Confinement, saison 2
Le confinement sera levé dans quelques jours pour laisser place au couvre-feu. Un confinement moins strict que le premier et paradoxalement plus difficile à vivre. Comme une vie « normale » où nombre de plaisirs nous sont interdits. En mars, le confinement était une expérience. En novembre, il devient notre quotidien. Outre les dégâts immenses que cette pandémie cause aux personnes les plus fragiles, aux professionnels des secteurs les plus touchés, quelque chose d’insidieux s’installe. Je suis une des privilégiées de cette terre et l’année 2020 aura été pour moi une réussite à plein d’égards. Pour autant, je me demande aujourd’hui quel impact profond cette rupture de la normalité aura sur mes rapports aux autres, sur mon appréhension du « dehors » tant le maillage du cocon s’est resserré, sur ma vision de la vie.

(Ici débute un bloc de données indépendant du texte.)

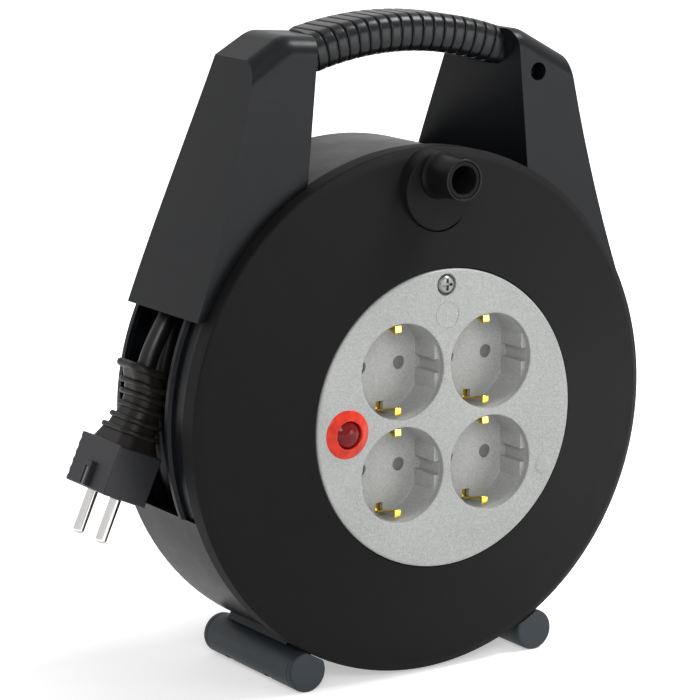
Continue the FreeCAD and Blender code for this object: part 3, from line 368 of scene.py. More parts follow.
def on_plug(piece, across=0.0, up=0.0):
    """Moves a piece made at the world's origin to the plug's top, or off it, with the plug's lean."""
    choose(piece)
    piece.location = at(*(Vector(PLUG_TOP) + Vector((across, 0, up))))
    piece.rotation_euler = (0, math.radians(PLUG_LEAN), 0)
    bpy.ops.object.transform_apply()
    rest()
    return piece


def linked(name, data):
    """A new object in the scene."""
    made = bpy.data.objects.new(name, data)
    bpy.context.scene.collection.objects.link(made)
    return made


def copy_of(piece, name):
    """A second piece with its own mesh."""
    twin = piece.copy()
    twin.data = piece.data.copy()
    twin.name = name
    twin.data.name = name
    bpy.context.scene.collection.objects.link(twin)
    return twin


def moved(piece, x=0.0, y=0.0, z=0.0):
    """Moves a piece by millimetres and applies it."""
    choose(piece)
    piece.location = Vector((x, y, z)) * MM
    bpy.ops.object.transform_apply()
    rest()
    return piece


def swung(piece, angle, centre, axis="Y"):
    """Turns a piece about a line through a centre and applies it."""
    choose(piece)
    turn = Matrix.Rotation(math.radians(angle), 4, axis)
    piece.matrix_world = Matrix.Translation(centre) @ turn @ Matrix.Translation(-centre)
    bpy.ops.object.transform_apply()
    rest()
    return piece


def joined(name, pieces):
    """Joins pieces into the first one."""
    rest()
    for piece in pieces:
        piece.select_set(True)
    bpy.context.view_layer.objects.active = pieces[0]
    bpy.ops.object.join()
    pieces[0].name = name
    rest()
    return pieces[0]


def apply_modifiers(piece):
    """Turns what a piece's modifiers make into its mesh."""
    choose(piece)
    for modifier in list(piece.modifiers):
        bpy.ops.object.modifier_apply(modifier=modifier.name)
    rest()


def combine(piece, tool, operation="DIFFERENCE"):
    """Cuts a piece with a tool, or joins the tool to it, and removes the tool."""
    modifier = piece.modifiers.new("combine", "BOOLEAN")
    modifier.operation = operation
    modifier.solver = "EXACT"
    modifier.object = tool
    apply_modifiers(piece)
    bpy.data.objects.remove(tool)
    return piece


def soften(piece, width, angle=30, segments=2):
    """Rounds every edge sharper than an angle, by a width in millimetres."""
    modifier = piece.modifiers.new("soften", "BEVEL")
    modifier.width = width * MM
    modifier.segments = segments
    modifier.limit_method = "ANGLE"
    modifier.angle_limit = math.radians(angle)
    modifier.use_clamp_overlap = True
    apply_modifiers(piece)
    return piece


def merged_copy(node, name):
    """A copy of a frame node's loose triangles, merged, with its flat regions dissolved."""
    piece = copy_of(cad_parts[node], name)
    piece.parent = None
    for key in list(piece.keys()):
        del piece[key]
    piece.data.materials.clear()
    edit(piece)
    bpy.ops.mesh.customdata_custom_splitnormals_clear()
    bpy.ops.mesh.remove_doubles(threshold=0.003 * MM)
    bpy.ops.mesh.dissolve_limited(angle_limit=math.radians(0.6))
    rest()
    return piece


def settle(piece, body, material, replaces=(), angle=32):
    """Shades a finished piece, gives it a material by name and hands it to the frame."""
    choose(piece)
    bpy.ops.object.shade_smooth_by_angle(angle=math.radians(angle))
    modifier = piece.modifiers.new("even", "WEIGHTED_NORMAL")
    modifier.keep_sharp = True
    apply_modifiers(piece)
    piece.data.materials.clear()
    piece.data.materials.append(MATERIALS[material])
    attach(piece, body)
    if replaces:
        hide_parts(*replaces)
    return piece


# Shader maths

class Value:
    """A node's output socket that takes part in Python expressions."""

    def __init__(self, nodes, socket):
        self.nodes = nodes
        self.socket = socket

    def _math(self, operation, first, second):
        return self.nodes.node("ShaderNodeMath", {"operation": operation}, {0: first, 1: second})

    def __add__(self, other):
        return self._math("ADD", self, other)

    def __radd__(self, other):
        return self._math("ADD", other, self)

    def __sub__(self, other):
        return self._math("SUBTRACT", self, other)

    def __rsub__(self, other):
        return self._math("SUBTRACT", other, self)

    def __mul__(self, other):
        return self._math("MULTIPLY", self, other)

    def between(self, low, high):
        """0 below low, 1 above high and straight between them."""
        return self.nodes.node("ShaderNodeMapRange", {"clamp": True}, {0: self, 1: low, 2: high})


class Nodes:
    """A node tree under construction."""

    def __init__(self, owner):
        owner.use_nodes = True
        self.tree = owner.node_tree

    def node(self, kind, settings=None, inputs=None, output=0):
        """Makes a node: its settings first, then the values or links of its sockets."""
        made = self.tree.nodes.new(kind)
        for key, value in (settings or {}).items():
            setattr(made, key, value)
        for key, value in (inputs or {}).items():
            self.feed(made.inputs[key], value)
        return Value(self, made.outputs[output])

    def feed(self, socket, value):
        """Links a socket to another one, or gives it a value."""
        if isinstance(value, Value):
            self.tree.links.new(value.socket, socket)
        else:
            socket.default_value = value

    def seen(self):
        """1 for what is seen straight, in a reflection or through a piece, and 0 for light it gives."""
        paths = self.tree.nodes.new("ShaderNodeLightPath").outputs
        straight = Value(self, paths["Is Camera Ray"])
        mirrored = Value(self, paths["Is Glossy Ray"])
        through = Value(self, paths["Is Transmission Ray"])
        return (straight + mirrored + through).between(0.0, 1.0)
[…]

L’autre jour, j’ai passé un après-midi à Lille pour un reportage sur la fracture numérique. J’ai pris le métro, le train, interviewé une dizaine de personnes, pris des notes, observé… Rien de très exceptionnel pour une journaliste. Je suis rentrée épuisée. Autant d’interactions me demande aujourd’hui un effort que je n’avais pas à produire auparavant. Comme si quitter le nid et sortir de soi étaient devenus plus difficile. Hors du ronron rassurant de la vie confinée, point de salut ? « J’ai l’impression d’avoir pris un coup de vieux ces derniers mois », me disait un membre de ma famille il y a quelques jours. Je partage cette impression, sans en mesurer précisément l’ampleur. Surtout en cette fin d’année où la lumière au bout du tunnel se fait attendre, où se projeter dans une salle de cinéma ou à une table de restaurant devient irraisonnable si l’on ne veut pas générer trop de frustration. Reste que Paris sans ses cafés, ce n’est plus Paris et c’est infiniment triste.
Alors, que faire ? Prendre ses responsabilités et son mal en patience, veiller les uns sur les autres comme on peut, même à distance, rêver de jours meilleurs sans se bercer d’illusions : il y aura un avant et un après. Qu’aurons-nous appris individuellement et collectivement de tout ça ? Que changerons-nous dans nos modes de vie ? Qui serons-nous devenus ? Des questions aux réponses vertigineuses, comme l’époque.